HandsHuman

Hands Pictures

The word ‘hand’ hardly needs explaining as a noun. Everyone knows what a hand is, where it is, what it looks like and what it does. And it what it does or what hands can do that is so amazing. We take for granted every movement of our hands during our daily lives. We speak of hand workers, people who actually work with their hands. From the navvy who digs ditches, to the joiner who fashions fine furniture. We speak of handicrafts, generally meaning the making of decorative items. And we speak of handmade, hand painted, handwritten and numerous other words beginning with hand.

However, effectively we are all hand workers, irrespective of what we are engaged in. We all use our hands to a far greater extent than we realise and many hand movements are automatic. It is also incredible to what extent hands can be trained. Just think of the finger speed of a musician, or the clever sleight-of-hand of a conjurer. These pictures illustrate just a fraction of what hands are used for and what hands are capable of.

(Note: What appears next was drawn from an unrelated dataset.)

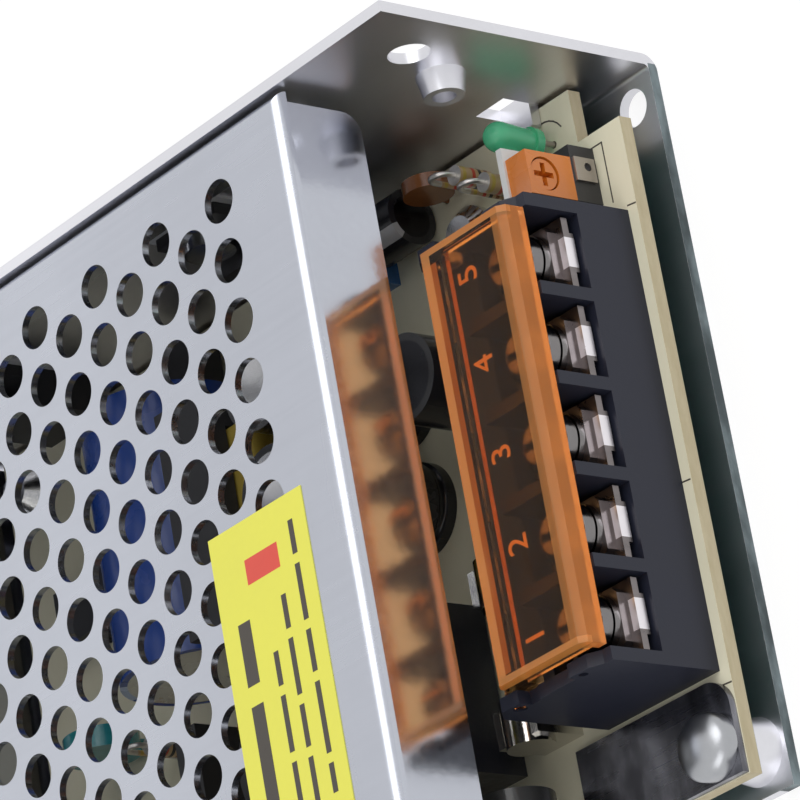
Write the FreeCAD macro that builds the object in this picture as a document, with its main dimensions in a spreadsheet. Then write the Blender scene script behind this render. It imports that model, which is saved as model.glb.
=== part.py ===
"""Enclosed switching power supply, 110 x 78 x 36 mm, with a five way terminal block.

Every piece is drawn in one corner frame: x runs from the terminal end to the far end, y from the
outer face of the case's side wall to the other side, and z up from the underside. The last step
moves each piece by half the case's length and width, so that the origin lies at the middle of
the underside. All sizes are millimetres.
"""
import FreeCAD, Part
import os
import Sketcher
from FreeCAD import Placement, Rotation, Vector

doc = FreeCAD.newDocument("switching_power_supply")
sizes = doc.addObject("Spreadsheet::Sheet", "sizes")
workings = doc.addObject("Spreadsheet::Sheet", "workings")
pieces = {}
lead_places = []

# Driving dimensions, one named cell each
DRIVING = {
    # Case as a whole
    "case_length": 110.0,
    "case_width": 78.0,
    "case_height": 36.0,
    "fit_gap": 0.3,
    # Folded chassis: base and one side wall
    "chassis_sheet": 1.2,
    "chassis_bend": 1.8,
    "base_hole_radius": 2.0,
    "base_hole_x": 3.2,
    "base_hole_y": 4.6,
    "wall_hole_radius": 2.2,
    "wall_hole_x": 6.6,
    "wall_hole_z": 27.1,
    "side_mount_x": 9.4,
    "side_mount_z": 20.8,
    "side_mount_end": 9.6,
    "extrusion_height": 2.4,
    "extrusion_radius": 2.1,
    "thread_radius": 1.25,
    "standoff_height": 3.4,
    "standoff_foot_radius": 3.6,
    "standoff_top_radius": 2.9,
    "standoff_inset_x": 3.9,
    "standoff_inset_y": 4.6,
    "far_standoff_inset": 7.0,
    "far_standoff_y": 7.0,
    "near_standoff_x": 24.0,
    "near_standoff_y": 10.5,
    "hook_x": 11.4,
    "hook_length": 4.4,
    "hook_reach": 2.4,
    "hook_window": 3.4,
    "end_tab_side": 9.0,
    "end_tab_width": 11.0,
    "end_tab_height": 11.0,
    # Folded and perforated cover
    "cover_sheet": 0.8,
    "cover_front_x": 17.3,
    "cover_bend": 1.5,
    "front_flange_height": 10.6,
    "inner_flange_height": 8.5,
    "inner_flange_start": 5.0,
    "corner_slit": 0.3,
    "flange_corner": 2.2,
    "vent_radius": 2.27,
    "vent_row_pitch": 6.5,
    "vent_column_pitch": 5.34,
    "vent_first_x": 28.3,
    "vent_first_y": 8.75,
    "vent_side_margin": 4.0,
    "vent_end_margin": 6.5,
    "foot_front_x": 0.6,
    "foot_width": 9.9,
    "foot_back": 5.5,
    "foot_corner": 3.0,
    "foot_bend": 0.6,
    "screw_radius": 1.5,
    "screw_clearance": 0.25,
    "flat_head_radius": 2.75,
    "cover_screw_x": 31.0,
    "cover_screw_end": 16.0,
    "cover_screw_drop": 5.0,
    "pan_head_radius": 3.3,
    "pan_head_height": 2.4,
    # Circuit board
    "board_thickness": 1.6,
    "board_front_x": 0.5,
    "board_end_gap": 2.8,
    "board_wall_gap": 0.4,
    "board_open_gap": 1.0,
    "notch_length": 6.4,
    "notch_width": 5.9,
    "film_thickness": 0.4,
    "film_inset": 12.0,
    # Terminal block
    "ways": 5,
    "way_pitch": 9.5,
    "barrier": 1.4,
    "block_front_x": 1.8,
    "block_depth": 16.6,
    "block_first_y": 17.3,
    "apron_height": 7.1,
    "seat_rise": 0.9,
    "pocket_depth": 10.8,
    "barrier_height": 13.8,
    "rear_height": 11.3,
    "contact_thickness": 0.8,
    "contact_front_gap": 0.7,
    "contact_width": 7.4,
    "contact_lip_width": 4.2,
    "contact_lip_drop": 1.3,
    "contact_pin_width": 2.4,
    "clamp_size": 6.4,
    "clamp_thickness": 1.0,
    "clamp_corner": 0.7,
    "washer_radius": 3.15,
    "washer_thickness": 0.9,
    "terminal_screw_radius": 1.6,
    "terminal_head_radius": 3.0,
    "terminal_head_height": 2.2,
    "terminal_screw_length": 6.6,
    "terminal_screw_x": 5.1,
    "slot_width": 0.9,
    "slot_depth": 1.0,
    # Hinged see-through flap over the screws
    "flap_front_x": 2.0,
    "flap_depth": 13.2,
    "flap_top": 17.0,
    "flap_sheet": 1.2,
    "flap_lip": 3.0,
    "flap_end_gap": 0.25,
    "flap_side_depth": 2.2,
    "flap_rib_inset": 2.4,
    "flap_rib_width": 0.9,
    "flap_rib_depth": 0.6,
    "flap_edge": 0.7,
    "hinge_x": 15.5,
    "hinge_rise": 13.9,
    "hinge_pin_radius": 0.6,
    "hinge_pin_gap": 0.15,
    "hinge_ear_radius": 1.2,
    "ear_wall": 0.5,
    "ear_front": 1.3,
    "recess_rise": 13.5,
    "stop_rise": 14.7,
    "stop_back": 5.4,
    "catch_hole_radius": 0.5,
    "catch_hole_x": 4.2,
    "flap_side": 0.6,
    # Light, trimmer and small parts near the wall
    "led_radius": 1.6,
    "led_length": 6.2,
    "led_flange": 0.3,
    "led_rim_height": 0.9,
    "led_lean": 5.0,
    "led_x": 11.4,
    "led_y": 6.2,
    "led_stand": 1.8,
    "led_lead_pitch": 2.2,
    "lead_radius": 0.3,
    "drill_clearance": 0.1,
    "lead_below": 1.8,
    "trimmer_x": 5.0,
    "trimmer_y": 10.5,
    "trimmer_width": 4.8,
    "trimmer_height": 6.0,
    "trimmer_shoulder": 1.4,
    "trimmer_depth": 3.0,
    "trimmer_lift": 3.4,
    "trimmer_plate": 0.8,
    "rotor_radius": 1.7,
    "rotor_drop": 0.5,
    "rotor_slot": 0.6,
    # Big parts on the board
    "bulk_radius": 9.0,
    "bulk_length": 30.0,
    "bulk_x": 67.2,
    "bulk_y": 13.0,
    "core_width": 7.0,
    "core_length": 25.0,
    "core_height": 20.4,
    "core_limb": 3.4,
    "bobbin_height": 3.0,
    "winding_gap": 0.3,
    "winding_bend": 2.0,
    "core_x": 51.5,
    "core_y": 20.0,
    "winding_width": 13.0,
    "output_cap_radius": 5.0,
    "output_cap_height": 20.0,
    "output_cap_x": 38.9,
    "output_cap_y": 22.8,
    "output_cap_pitch": 12.0,
    "start_cap_radius": 3.15,
    "start_cap_length": 5.8,
    "start_cap_x": 29.2,
    "start_cap_y": 6.2,
    "start_cap_rise": 0.3,
    "start_cap_lead": 1.25,
    "film_cap_length": 18.0,
    "film_cap_width": 8.0,
    "film_cap_height": 14.0,
    "film_cap_x": 31.0,
    "film_cap_y": 48.5,
    "choke_radius": 9.0,
    "choke_bore": 4.6,
    "choke_width": 9.0,
    "choke_x": 43.0,
    "choke_y": 60.5,
    "choke_wire": 1.4,
    "fuse_radius": 2.5,
    "fuse_length": 20.0,
    "fuse_cap_length": 5.0,
    "fuse_x": 25.0,
    "fuse_y": 46.0,
    "fuse_height": 4.4,
    "thermistor_radius": 4.5,
    "thermistor_thickness": 3.4,
    "thermistor_x": 28.0,
    "thermistor_side": 7.4,
    "bridge_length": 15.0,
    "bridge_width": 3.6,
    "bridge_height": 11.0,
    "bridge_x": 66.0,
    "bridge_y": 49.0,
    "disc_radius": 4.2,
    "disc_thickness": 2.4,
    "disc_lift": 1.2,
    "ceramic_x": 25.6,
    "ceramic_y": 4.0,
    "ceramic_radius": 2.7,
    "ceramic_thickness": 1.5,
    "filter_x": 36.4,
    "filter_y": 4.7,
    "filter_width": 2.5,
    "filter_length": 5.6,
    "filter_height": 7.0,
    "safety_x": 62.5,
    "safety_side": 6.0,
    "varistor_shift": -1.2,
    "varistor_y": 41.0,
    "package_width": 10.0,
    "package_height": 15.6,
    "package_body": 9.2,
    "package_thickness": 4.4,
    "package_tab": 1.3,
    "package_lift": 4.0,
    "package_leg_pitch": 2.54,
    "package_leg_radius": 0.4,
    "package_head_radius": 2.75,
    "pad_thickness": 0.3,
    "rectifier_x": 46.0,
    "transistor_end": 22.0,
    "drum_radius": 4.6,
    "drum_height": 12.0,
    "drum_x": 25.4,
    "drum_y": 27.0,
    "chip_pin_pitch": 2.54,
    "chip_pin_radius": 0.3,
    "control_chip_shift": -5.1,
    "control_chip_y": 22.0,
    "optocoupler_shift": -1.0,
    "optocoupler_y": 3.4,
    "chip_width": 6.4,
    "chip_height": 3.4,
    "resistor_radius": 1.05,
    "resistor_length": 4.4,
    "resistor_lift": 1.2,
    "resistor_bow": 1.1,
    "resistor_0_x": 15.6,
    "resistor_0_y": 8.8,
    "resistor_1_x": 19.6,
    "resistor_1_y": 6.2,
    "resistor_2_shift": -9.3,
    "resistor_2_y": 45.0,
    "resistor_3_x": 77.6,
    "resistor_3_y": 58.0,
    "label_x": 23.4,
    "label_side": 2.6,
    "label_width": 15.0,
    "label_length": 34.0,
    "label_thickness": 0.1,
}
for row, (alias, value) in enumerate(DRIVING.items(), start=1):
    sizes.set("A%d" % row, alias.replace("_", " "))
    sizes.set("B%d" % row, str(value))
    sizes.setAlias("B%d" % row, alias)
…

Hands are very important to the sense of touch, which is the first of the senses to develop in a baby and is even operating inside the womb. In layman’s terms the sense of touch works like this: the human body has about five million sensory nerve receptors on the skin, which send electrical pulses to special cells called ‘neurons’. The neurons relay the signal to the spinal cord, which passes it to the brain. This ‘somatosensory system’ probably evolved to protect the body by it experiencing sensations like pain or heat, causing the individual to take action to end the feeling.

The hands use a disproportionate amount of the somatosensory cortex, that part of the brain that interprets what we are sensing. This fact shows the importance of hands in the physiology of the senses.

Hands began to evolve from fins about 400 million years ago, and the fingers emerged later. By 340 million years ago vertebrates were walking around on land with five distinct fingers, where previous species had had seven or even eight. Today all primates apart from spider monkeys have five fingers on each hand. Humans and some apes such as chimpanzees are able to pinch objects between thumb and forefinger, giving them a high level of dexterity in handling small objects and performing complex tasks with their hands.

Humans have been making artistic images of hands for at least 10,000 years. The Cave of Hands in Argentina contains images of hands made by spraying paint through bone pipes to make a silhouette of the hand on the cave wall. Leonardo da Vinci and other Renaissance artists filled sketch books with studies of hands, and hand gestures were very important in their paintings. One of the most well-known of these depictions of hands in art is from ‘the creation of Adam’ on the ceiling of the Sistine Chapel by Michelangelo, where the fingers of God the Father and Man touch in a loving gesture.